Purveyor of fine fantasy adventures

Just for kids?

Lord of the Rings cover image“I love when the ‘literary establishment’ ‘discovers’ fantasy” tweeted @DelReySpectra, the American genre publishers, yesterday, linking to an article in the New Yorker.

The article in question, The Dragon’s Egg – high fantasy for young adults was a very well-written piece, articulate and full of gentle humour, so I can see why Adam Gopnik has won the National Magazine Award for his essays, but by the time I got to the end of it I was left with a somewhat bitter aftertaste: a distinct impression that he thinks *all* fantasy is for young adults.

The books with which he chose to illustrate his piece were Lord of the Rings, the Twilight saga, and the Inheritance Cycle. You could almost see the labels “enduring classic”, “for girls” and “for boys” floating over them, saying look at me, look at how balanced I’m being.

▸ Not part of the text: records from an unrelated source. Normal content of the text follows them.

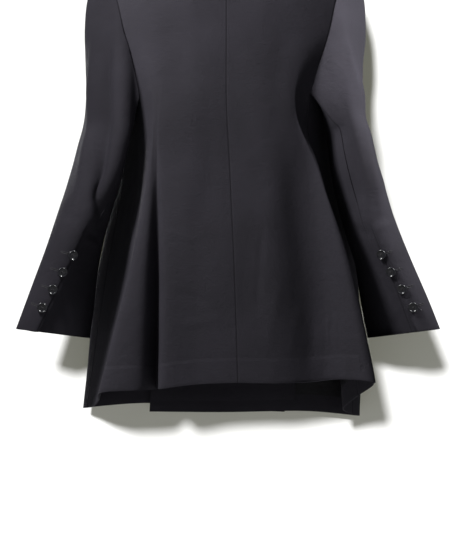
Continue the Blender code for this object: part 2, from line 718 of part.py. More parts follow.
def hanger():
    """A plain bar that follows the shoulder seams, with a ridge along its top."""
    stations = np.linspace(-HANGER_HALF, HANGER_HALF, HANGER_STATIONS)
    half = HANGER_HALF_THICK
    verts = []
    for x in stations:
        depth = HANGER_TIP_DEPTH + (HANGER_DEPTH - HANGER_TIP_DEPTH) * (1 - abs(x) / HANGER_HALF)
        flank = [(share * half, -drop) for share, drop in HANGER_RIDGE]
        flank += [(half, HANGER_EDGE - depth), (half - HANGER_EDGE, -depth)]
        section = [(0.0, 0.0)] + flank + [(-y, z) for y, z in reversed(flank)]
        verts += [(x, y, seam_height(x) + z) for y, z in section]
    return add_object("hanger", verts, tube_faces(len(stations), len(section)), WOOD)


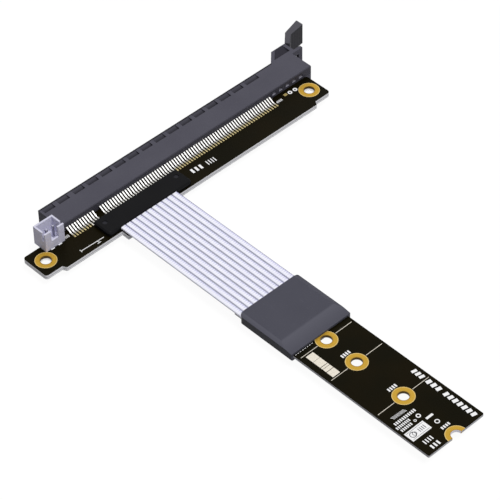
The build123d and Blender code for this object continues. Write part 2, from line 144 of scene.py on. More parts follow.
# %% Tones over a colour
def tint(material, factor, colour):
    """Lays one more tone, a hex value or an output, over a material's base colour by a factor."""
    tree = material.node_tree
    base = tree.nodes["Principled BSDF"].inputs["Base Color"]
    below = base.links[0].from_socket if base.links else tuple(base.default_value)
    above = linear(colour) if isinstance(colour, str) else colour
    mix = add_node(tree, "ShaderNodeMix", {0: factor, 6: below, 7: above}, data_type="RGBA")
    tree.links.new(mix.outputs[2], base)


def inside(material, share=1.0, **limits):
    """A share where every named measure lies between its limits, and nothing elsewhere.

    x, y and z are the place in millimetres. facing_x, facing_y and facing_z are the three parts of
    the face's normal. A limit of None leaves that side open.
    """
    tree = material.node_tree
    place = add_node(tree, "ShaderNodeTexCoord").outputs["Object"]
    normal = add_node(tree, "ShaderNodeNewGeometry").outputs["True Normal"]
    for name, (low, high) in limits.items():
        vector, unit = (normal, 1.0) if name.startswith("facing") else (place, MM)
        value = add_node(tree, "ShaderNodeSeparateXYZ", {0: vector}).outputs["xyz".index(name[-1])]
        for limit, operation in ((low, "GREATER_THAN"), (high, "LESS_THAN")):
            if limit is not None:
                test = add_node(tree, "ShaderNodeMath", {0: value, 1: limit * unit}, operation=operation)
                both = {0: share, 1: test.outputs[0]}
                share = add_node(tree, "ShaderNodeMath", both, operation="MULTIPLY").outputs[0]
    return share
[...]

I can understand his choices: Lord of the Rings is pretty much guaranteed to be a recognisable name. It’s high fantasy, but I wouldn’t classify it as YA, which was the thrust of his essay. LOTR is too big, too dense, too meandering for today’s average young adult reader: too little happens for far too much of the time, and not even the most rabid Tolkien fan could characterise it as pacy. I admit, I was a young adult when I first read it, but by then I’d already read (by choice!) Beowulf, The Iliad and The Odyssey, so I was not your typical 11 year old.

Stephenie Meyer’s Twilight and Christopher Paolini’s Inheritance Cycle are undoubtedly aimed at teens (the latter having been written by one, to boot – it’s also the only one that really fits a definition of YA high fantasy) and Gopnik’s analysis of at least part of their appeal is pretty much spot on:

This is how the Bellas of the world actually experience their lives, torn between the cool, sensitive boy from the strange, affluent family and the dishy athletic boy from across the tracks. It’s “My So-Called Life,” with fangs and fur.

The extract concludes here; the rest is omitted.